An RFID tag containing a microchip is attached to an item. A scanner reads the RFID tag using a shortwave radio signal to activate the microchip in the tag. This microchip contains details about the book or item that can be used to issue and return. Scanner pads have the ability to scan multiple items at once so books can be piled up and issued simultaneously. It’s a very simple and efficient process for our library members.


How is Monash Public Library Service (MPLS) using RFID?


All items that can be borrowed will have an RFID tag. The tags allow quick and a more effective means of issuing and returning items than using the traditional barcode reading technology.
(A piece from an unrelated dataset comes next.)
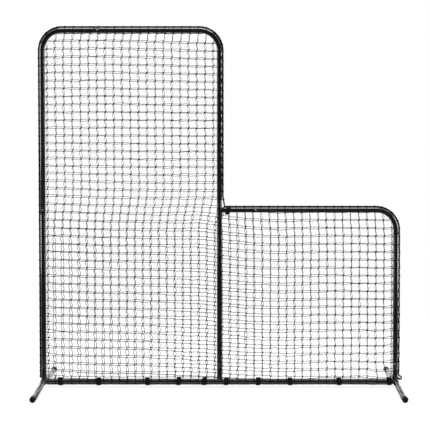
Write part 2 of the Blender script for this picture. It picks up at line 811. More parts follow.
def joinParts(name, bm, parts):
    for part in parts:
        bm.from_mesh(part.data)
        bpy.data.objects.remove(part)
    return finishMesh(name, bm, paint)


def saddleLeg(name, centre, along, across, mouth, bodyRadius):
    # A welded leg, swaged at its far end.
    start = centre + along * (bodyRadius - saddleSize["sunk"])
    straight = start + along * saddleSize["straight"]
    path = [(start, along, tubeSize["radius"]), (straight, along, tubeSize["radius"])]
    path += swagedEnd(mouth, along)
    return drilledPart(name, path, across, saddle=(centre, along, across, bodyRadius))


def weldBead(bm, centre, along, across, bodyRadius, legRadius, seed):
    # The leg points along, and the axis of the round body is across.
    wobble = random.Random(seed)
    ripples, steps = beadSize["ripples"], beadSize["steps"]
    drift = [wobble.uniform(*beadSize["drift"]) for _ in range(ripples)]
    sideways = along.cross(across)
    rim = legRadius + beadSize["overLeg"]
    points = []
    for step in range(steps):
        turn = fullTurn * step / steps
        out, run = rim * math.cos(turn), rim * math.sin(turn)
        lift = math.sqrt(max((bodyRadius + beadSize["overBody"]) ** 2 - out**2, 0.0))
        points.append((centre + sideways * out + across * run + along * lift, turn))
    stations = []
    for here, (point, turn) in enumerate(points):
        tangent = points[(here + 1) % steps][0] - points[here - 1][0]
        beat = ripples * turn
        size = beadSize["thickness"] * drift[int(beat / fullTurn) % ripples] * beadSize["share"]
        size += beadSize["ripple"] * abs(math.sin(beat / 2))
        stations.append((point, tangent, along, size))
    stations.append(stations[0])
    sweep(bm, stations, beadSize["sides"])


# Corners of each bent or straight tube, and whether its far end is swaged
tubeRuns = {
    "left_upright": ([at(leftX, legTop), at(leftX, leftSplit)], True),
    "top_left_bend": ([at(leftX, leftSplit), at(leftX, topZ), at(topBarStart, topZ)], True),
    "top_bar": ([at(topBarStart, topZ), at(topBarEnd, topZ)], False),
    "top_right_bend": ([at(0, middleSplit), at(0, topZ), at(topBarEnd, topZ)], True),
    "low_right_bend": ([at(stubEnd, lowZ), at(rightX, lowZ), at(rightX, rightSplit)], True),
    "right_upright": ([at(rightX, rightSplit), at(rightX, legTop)], False),
    "left_bottom_bar": ([at(cornerIn, barZ), at(teeLeg, barZ)], False),
    "right_bottom_bar": ([at(-teeLeg, barZ), at(-cornerIn, barZ)], False),
}


def frameTube(name):
    corners, plugged = tubeRuns[name]
    route = rounded(corners, tubeSize["bendRadius"], tubeSize["bendSteps"])
    path = [(point, along, tubeSize["radius"]) for point, along in route]
    if plugged:
        mouth, along, _ = path.pop()
        path += swagedEnd(mouth, along)
    piece = drilledPart(name, path, yAxis)
    piece.name = name + "_skin"
    return piece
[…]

All RFID equipment used in Monash Public Library Service is compliant with the Australian Radiation Protection and Nuclear Safety Agency requirements.


What are the advantages of RFID?

  • Convenience - our upgraded Self Service will allow for multiple items to be read at once for quicker library transactions. RFID provides an improved user-friendly experience for both staff and library members.
  • Efficiency - RFID technology provides more accurate and efficient circulation processes which allows staff more time to spend helping our library members and deliver more library programs and workshops.
  • Security - RFID technology provides a more robust and tighter security measure for our library collections.


Will there be fewer staff to help me?

No. MPLS has always maintained an effective balance between self service and staff assistance at all of our branches and will continue to do so into the future. RFID is a quicker and more accurate process for our staff as well as for our library members.



No change. MPLS has always and will continue to safeguard the privacy of all library membership records and the normal data protection precautions will remain unchanged. No personal details are stored or recorded on the RFID tags. RFID tags are required to be read by equipment no further than 20-30cm. It is not possible to scan items across a room to read what a person has borrowed.